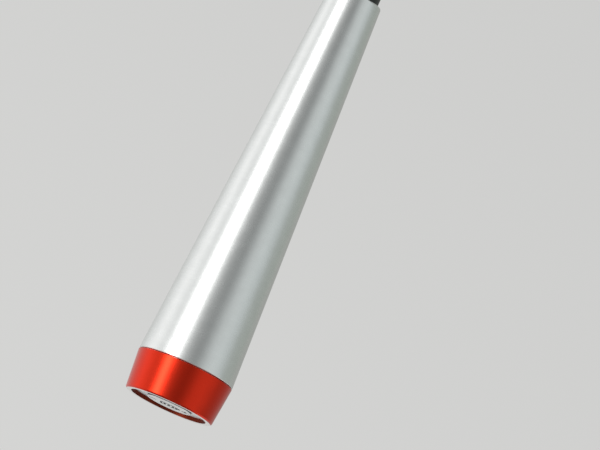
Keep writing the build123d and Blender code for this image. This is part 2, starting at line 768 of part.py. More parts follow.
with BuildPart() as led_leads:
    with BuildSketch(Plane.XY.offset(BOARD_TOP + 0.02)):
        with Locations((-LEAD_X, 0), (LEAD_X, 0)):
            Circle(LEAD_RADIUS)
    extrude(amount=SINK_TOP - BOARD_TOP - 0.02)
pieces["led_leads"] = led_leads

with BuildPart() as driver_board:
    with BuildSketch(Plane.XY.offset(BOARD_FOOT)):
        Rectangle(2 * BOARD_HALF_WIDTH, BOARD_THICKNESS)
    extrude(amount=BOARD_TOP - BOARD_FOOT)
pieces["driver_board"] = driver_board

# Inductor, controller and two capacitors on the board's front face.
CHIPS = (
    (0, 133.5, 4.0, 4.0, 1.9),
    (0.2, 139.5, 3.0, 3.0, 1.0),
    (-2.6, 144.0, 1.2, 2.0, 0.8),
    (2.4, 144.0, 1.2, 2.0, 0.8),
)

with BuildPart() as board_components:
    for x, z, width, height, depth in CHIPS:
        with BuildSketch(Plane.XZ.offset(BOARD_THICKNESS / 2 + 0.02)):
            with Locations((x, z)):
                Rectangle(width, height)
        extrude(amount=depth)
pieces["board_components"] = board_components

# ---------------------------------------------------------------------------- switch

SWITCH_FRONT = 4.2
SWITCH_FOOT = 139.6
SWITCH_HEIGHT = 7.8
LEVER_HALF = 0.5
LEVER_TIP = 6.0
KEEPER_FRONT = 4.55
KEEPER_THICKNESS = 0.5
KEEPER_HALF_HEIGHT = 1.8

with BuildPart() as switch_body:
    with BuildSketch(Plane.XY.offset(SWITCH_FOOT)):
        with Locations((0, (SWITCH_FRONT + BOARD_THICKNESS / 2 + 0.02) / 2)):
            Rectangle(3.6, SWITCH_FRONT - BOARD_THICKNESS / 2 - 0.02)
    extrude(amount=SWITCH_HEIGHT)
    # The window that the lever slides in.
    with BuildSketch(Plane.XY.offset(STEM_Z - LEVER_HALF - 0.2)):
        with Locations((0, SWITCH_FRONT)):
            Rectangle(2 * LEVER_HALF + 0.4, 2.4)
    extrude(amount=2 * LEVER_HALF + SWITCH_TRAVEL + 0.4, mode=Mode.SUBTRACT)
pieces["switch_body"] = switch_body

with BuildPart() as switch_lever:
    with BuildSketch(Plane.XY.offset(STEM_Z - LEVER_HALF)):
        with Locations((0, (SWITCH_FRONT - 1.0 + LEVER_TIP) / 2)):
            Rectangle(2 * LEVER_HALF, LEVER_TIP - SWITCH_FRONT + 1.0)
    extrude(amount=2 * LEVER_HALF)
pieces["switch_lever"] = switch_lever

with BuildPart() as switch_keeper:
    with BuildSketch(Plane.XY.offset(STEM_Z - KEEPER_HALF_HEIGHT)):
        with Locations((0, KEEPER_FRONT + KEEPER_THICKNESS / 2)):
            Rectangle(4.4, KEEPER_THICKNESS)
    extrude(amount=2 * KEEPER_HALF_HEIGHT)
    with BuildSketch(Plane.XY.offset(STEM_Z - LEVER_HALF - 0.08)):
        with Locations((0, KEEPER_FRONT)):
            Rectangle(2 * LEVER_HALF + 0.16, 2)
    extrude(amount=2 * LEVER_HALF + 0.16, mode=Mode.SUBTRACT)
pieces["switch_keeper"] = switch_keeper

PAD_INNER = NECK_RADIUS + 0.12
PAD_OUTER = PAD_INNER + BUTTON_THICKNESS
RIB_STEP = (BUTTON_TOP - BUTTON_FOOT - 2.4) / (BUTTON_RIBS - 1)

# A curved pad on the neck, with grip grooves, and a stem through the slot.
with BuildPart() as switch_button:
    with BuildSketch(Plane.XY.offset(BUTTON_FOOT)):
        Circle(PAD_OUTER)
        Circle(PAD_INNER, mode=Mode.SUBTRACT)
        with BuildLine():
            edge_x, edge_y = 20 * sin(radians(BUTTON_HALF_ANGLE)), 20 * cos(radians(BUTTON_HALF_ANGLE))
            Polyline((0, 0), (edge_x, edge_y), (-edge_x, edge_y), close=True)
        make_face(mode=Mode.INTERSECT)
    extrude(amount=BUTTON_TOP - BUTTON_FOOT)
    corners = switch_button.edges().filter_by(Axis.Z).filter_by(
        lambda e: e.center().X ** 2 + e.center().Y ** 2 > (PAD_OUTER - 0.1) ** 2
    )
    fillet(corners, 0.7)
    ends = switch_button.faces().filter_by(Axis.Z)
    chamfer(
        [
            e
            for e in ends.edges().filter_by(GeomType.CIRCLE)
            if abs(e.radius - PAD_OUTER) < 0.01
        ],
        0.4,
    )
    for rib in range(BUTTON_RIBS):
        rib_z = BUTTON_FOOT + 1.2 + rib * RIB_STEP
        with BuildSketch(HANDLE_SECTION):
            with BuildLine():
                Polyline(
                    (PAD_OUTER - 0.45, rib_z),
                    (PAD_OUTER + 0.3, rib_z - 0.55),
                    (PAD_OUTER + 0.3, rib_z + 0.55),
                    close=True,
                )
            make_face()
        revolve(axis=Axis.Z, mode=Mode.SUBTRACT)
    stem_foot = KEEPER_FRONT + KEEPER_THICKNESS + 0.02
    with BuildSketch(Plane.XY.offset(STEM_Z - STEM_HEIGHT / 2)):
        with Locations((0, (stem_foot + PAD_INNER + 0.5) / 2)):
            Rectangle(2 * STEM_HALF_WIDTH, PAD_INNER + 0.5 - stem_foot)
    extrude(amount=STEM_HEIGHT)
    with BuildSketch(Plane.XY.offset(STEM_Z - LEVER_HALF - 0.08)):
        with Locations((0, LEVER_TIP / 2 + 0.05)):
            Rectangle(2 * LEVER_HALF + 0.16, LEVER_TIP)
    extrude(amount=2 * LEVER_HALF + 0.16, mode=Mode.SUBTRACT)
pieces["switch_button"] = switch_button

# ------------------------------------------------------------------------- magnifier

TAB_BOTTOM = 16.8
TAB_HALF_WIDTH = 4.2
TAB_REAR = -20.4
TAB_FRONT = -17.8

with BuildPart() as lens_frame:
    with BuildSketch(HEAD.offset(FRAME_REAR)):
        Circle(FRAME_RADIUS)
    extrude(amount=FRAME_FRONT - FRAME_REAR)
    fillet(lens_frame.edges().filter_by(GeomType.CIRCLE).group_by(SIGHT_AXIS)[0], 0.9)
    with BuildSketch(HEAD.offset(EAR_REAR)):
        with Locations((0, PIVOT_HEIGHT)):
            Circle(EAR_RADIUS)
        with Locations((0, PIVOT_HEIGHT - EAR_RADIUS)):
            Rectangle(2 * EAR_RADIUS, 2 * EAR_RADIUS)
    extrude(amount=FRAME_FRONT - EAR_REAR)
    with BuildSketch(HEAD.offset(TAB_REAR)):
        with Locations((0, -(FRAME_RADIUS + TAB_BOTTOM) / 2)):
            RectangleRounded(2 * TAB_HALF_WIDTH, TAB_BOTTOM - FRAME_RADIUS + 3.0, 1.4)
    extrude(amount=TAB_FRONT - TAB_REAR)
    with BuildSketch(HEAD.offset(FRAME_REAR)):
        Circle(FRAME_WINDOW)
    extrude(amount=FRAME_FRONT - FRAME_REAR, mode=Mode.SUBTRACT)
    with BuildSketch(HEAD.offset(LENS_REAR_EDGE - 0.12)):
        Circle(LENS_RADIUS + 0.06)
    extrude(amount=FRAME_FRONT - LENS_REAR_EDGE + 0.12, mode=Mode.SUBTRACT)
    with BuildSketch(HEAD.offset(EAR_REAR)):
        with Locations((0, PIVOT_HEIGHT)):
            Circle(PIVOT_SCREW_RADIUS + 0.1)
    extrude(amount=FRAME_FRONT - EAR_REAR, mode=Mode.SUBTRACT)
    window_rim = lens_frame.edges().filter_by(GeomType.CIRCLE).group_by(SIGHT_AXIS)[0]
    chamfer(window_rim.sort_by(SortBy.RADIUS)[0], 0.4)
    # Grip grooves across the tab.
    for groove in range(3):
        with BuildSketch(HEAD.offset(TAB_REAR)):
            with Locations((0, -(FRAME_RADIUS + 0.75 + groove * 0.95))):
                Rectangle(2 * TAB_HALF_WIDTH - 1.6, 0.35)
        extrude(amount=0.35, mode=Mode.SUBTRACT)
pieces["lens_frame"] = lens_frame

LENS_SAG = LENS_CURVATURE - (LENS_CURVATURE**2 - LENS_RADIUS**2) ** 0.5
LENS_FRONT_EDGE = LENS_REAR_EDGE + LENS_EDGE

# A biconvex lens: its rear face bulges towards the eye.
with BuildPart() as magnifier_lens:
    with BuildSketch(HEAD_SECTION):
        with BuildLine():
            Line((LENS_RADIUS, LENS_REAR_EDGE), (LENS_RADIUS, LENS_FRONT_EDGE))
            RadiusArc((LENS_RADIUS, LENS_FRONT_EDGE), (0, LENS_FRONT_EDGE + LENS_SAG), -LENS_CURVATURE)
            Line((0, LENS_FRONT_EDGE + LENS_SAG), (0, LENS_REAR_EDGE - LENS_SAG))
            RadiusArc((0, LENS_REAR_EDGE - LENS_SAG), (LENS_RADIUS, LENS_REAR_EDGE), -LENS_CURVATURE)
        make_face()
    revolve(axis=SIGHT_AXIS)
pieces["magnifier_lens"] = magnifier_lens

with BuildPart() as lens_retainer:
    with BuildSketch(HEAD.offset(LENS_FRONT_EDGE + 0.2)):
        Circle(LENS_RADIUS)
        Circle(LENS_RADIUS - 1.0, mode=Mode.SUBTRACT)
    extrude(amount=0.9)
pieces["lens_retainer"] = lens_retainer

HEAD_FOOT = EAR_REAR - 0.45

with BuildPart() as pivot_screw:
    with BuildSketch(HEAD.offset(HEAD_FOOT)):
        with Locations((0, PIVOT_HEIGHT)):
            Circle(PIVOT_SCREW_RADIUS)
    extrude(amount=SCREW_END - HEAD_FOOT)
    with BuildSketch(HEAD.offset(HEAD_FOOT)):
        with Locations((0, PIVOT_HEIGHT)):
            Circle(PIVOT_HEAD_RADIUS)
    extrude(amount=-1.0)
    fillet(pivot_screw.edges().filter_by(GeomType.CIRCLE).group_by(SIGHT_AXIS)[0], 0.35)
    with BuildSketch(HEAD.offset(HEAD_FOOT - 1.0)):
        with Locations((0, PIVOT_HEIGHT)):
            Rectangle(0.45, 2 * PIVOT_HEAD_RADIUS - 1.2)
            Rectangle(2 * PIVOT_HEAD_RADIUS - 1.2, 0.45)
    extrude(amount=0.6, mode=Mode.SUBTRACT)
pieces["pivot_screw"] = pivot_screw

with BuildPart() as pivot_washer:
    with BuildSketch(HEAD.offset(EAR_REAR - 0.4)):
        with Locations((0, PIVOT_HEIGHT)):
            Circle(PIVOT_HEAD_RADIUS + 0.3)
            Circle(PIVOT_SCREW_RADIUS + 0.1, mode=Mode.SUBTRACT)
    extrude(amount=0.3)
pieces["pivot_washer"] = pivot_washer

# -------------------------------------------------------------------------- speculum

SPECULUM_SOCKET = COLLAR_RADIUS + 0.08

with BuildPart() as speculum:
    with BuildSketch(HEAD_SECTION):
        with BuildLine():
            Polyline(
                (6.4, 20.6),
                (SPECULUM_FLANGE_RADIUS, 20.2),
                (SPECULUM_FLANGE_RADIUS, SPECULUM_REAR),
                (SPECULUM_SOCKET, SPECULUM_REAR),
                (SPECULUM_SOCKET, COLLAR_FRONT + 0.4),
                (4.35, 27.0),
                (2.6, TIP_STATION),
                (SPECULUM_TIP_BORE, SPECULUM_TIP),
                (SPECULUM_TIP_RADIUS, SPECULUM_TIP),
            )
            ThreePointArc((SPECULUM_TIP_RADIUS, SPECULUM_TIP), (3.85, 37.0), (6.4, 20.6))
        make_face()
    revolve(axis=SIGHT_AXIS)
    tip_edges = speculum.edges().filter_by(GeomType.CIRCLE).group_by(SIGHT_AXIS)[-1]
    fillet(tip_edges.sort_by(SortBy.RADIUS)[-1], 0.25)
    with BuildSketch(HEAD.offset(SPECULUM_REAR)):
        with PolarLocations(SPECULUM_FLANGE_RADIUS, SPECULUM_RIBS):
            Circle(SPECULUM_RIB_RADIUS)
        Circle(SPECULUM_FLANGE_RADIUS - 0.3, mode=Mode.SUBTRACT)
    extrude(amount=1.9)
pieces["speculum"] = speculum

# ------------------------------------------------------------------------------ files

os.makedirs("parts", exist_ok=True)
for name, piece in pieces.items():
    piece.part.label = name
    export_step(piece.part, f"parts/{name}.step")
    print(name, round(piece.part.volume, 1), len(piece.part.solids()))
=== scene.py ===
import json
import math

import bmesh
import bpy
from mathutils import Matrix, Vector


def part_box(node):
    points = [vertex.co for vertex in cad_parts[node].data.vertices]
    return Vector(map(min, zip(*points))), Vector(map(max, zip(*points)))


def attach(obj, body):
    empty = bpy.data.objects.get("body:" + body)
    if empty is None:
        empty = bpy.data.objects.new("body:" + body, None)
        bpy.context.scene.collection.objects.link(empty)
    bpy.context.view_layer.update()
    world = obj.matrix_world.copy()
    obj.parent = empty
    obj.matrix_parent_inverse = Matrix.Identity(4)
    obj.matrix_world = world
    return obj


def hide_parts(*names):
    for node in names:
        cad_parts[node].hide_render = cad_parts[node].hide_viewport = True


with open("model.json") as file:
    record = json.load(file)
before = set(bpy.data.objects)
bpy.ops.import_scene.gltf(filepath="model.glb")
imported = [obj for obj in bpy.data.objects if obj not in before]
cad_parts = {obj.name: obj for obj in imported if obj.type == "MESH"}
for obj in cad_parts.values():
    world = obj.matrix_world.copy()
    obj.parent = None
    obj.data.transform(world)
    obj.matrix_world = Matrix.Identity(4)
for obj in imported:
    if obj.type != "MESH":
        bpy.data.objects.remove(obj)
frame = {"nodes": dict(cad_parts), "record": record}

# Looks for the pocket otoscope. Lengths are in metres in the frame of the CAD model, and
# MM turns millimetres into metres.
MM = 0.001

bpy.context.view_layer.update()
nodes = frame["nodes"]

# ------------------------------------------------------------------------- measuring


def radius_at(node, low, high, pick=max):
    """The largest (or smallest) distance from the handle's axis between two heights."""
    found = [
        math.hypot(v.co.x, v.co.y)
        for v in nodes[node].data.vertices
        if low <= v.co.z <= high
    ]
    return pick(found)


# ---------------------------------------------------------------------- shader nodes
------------
> _TASK DETAILS_: Look above for the line containing "for name, piece". Output from there through the line containing "obj.matrix_world = world", exactly and inclusively.

> _FINISHED TASK_:
for name, piece in pieces.items():
    piece.part.label = name
    export_step(piece.part, f"parts/{name}.step")
    print(name, round(piece.part.volume, 1), len(piece.part.solids()))
=== scene.py ===
import json
import math

import bmesh
import bpy
from mathutils import Matrix, Vector


def part_box(node):
    points = [vertex.co for vertex in cad_parts[node].data.vertices]
    return Vector(map(min, zip(*points))), Vector(map(max, zip(*points)))


def attach(obj, body):
    empty = bpy.data.objects.get("body:" + body)
    if empty is None:
        empty = bpy.data.objects.new("body:" + body, None)
        bpy.context.scene.collection.objects.link(empty)
    bpy.context.view_layer.update()
    world = obj.matrix_world.copy()
    obj.parent = empty
    obj.matrix_parent_inverse = Matrix.Identity(4)
    obj.matrix_world = world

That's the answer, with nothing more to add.